Just as consciousness altering for me my travels were part of a prepackaged tour of Austria, Germany and Switzerland. Me, I was my own ball of rolling clusterfuck even if I didn’t know it then. My head was so screwed on wrong it is amazing someone didn’t beat my ass to death in the years before I got on board for that transformative airplane flight. 

 Why do I remember this? It is the smell of April rain. As I walked out of my office today I found the clouds grey and spitting little bits of rain. There is nothing going on out there they would stop a long walk about. It is warm and the grass is greening. Yeah, the smell that comes with rain and green grass screaming an affirmation that life exists and winter is dead that is the smell that pervaded Europe when I was there in 1972. 

Austria, Germany and Switzerland can be gloomy in the rain if you are not ready for change. And while I remember a great deal of rain it was no bother. Those showers brought growth. 

You may wonder how it was I came to life that 10 day period we traipsed from castle to beer hall to museum after museum. Over that seeming short period came a moment of separation from everything I thought I knew. Torn from the social role I lived at home there came a moment where I had to take account of myself and my own actions. I could have fucked up colossally but I didn’t.
 
For Christ’s sake I made some friends. I interacted with women. I got drunk. I found a group on that tour bus that was as confused and befuddled as I was. Every single person on that trip was as lost as to role and social order as I was.
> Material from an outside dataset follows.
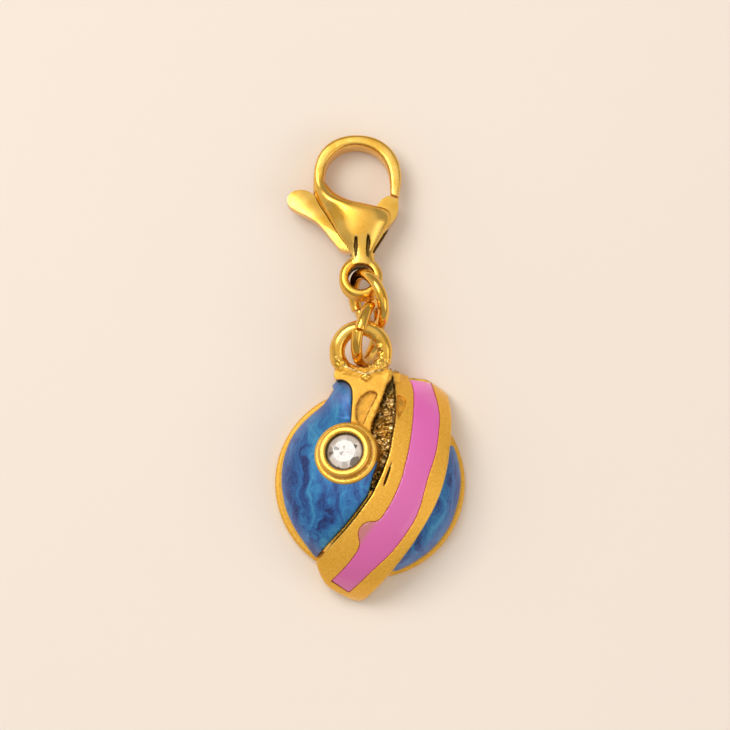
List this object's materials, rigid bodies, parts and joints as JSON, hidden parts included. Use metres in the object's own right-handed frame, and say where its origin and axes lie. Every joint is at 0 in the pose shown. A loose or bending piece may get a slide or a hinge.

We had to reinvent who we world for 10 days. 

Maybe you had a seminal event that showed you what was possible for you. It could have been a grave situation. Maybe it was somebody mercy fucking you. Maybe it was that trip to boys or girls state. Perhaps a ’la American Pie it was a stint at band camp. For you the smell that trips you back to that moment of transition might be the stale smell of steam heat in a public building or the humid verdant smell of the woods near the lake’s edge. Who knows maybe it is a song or a sound. For me it is April rain. 

It was on those days I spent on that trip that I realized I didn’t have to be what my parents wanted, that I was a being separate and distinct from them. It was on those days looking at the Lions Monument in Lucerne that I realized I could be someone different from everyone I knew. Damn that was a good thing. Sometimes I think I should have kept going constantly reinventing myself. 

Enough of this I have to take a walk out and savor what the April rain has to offer.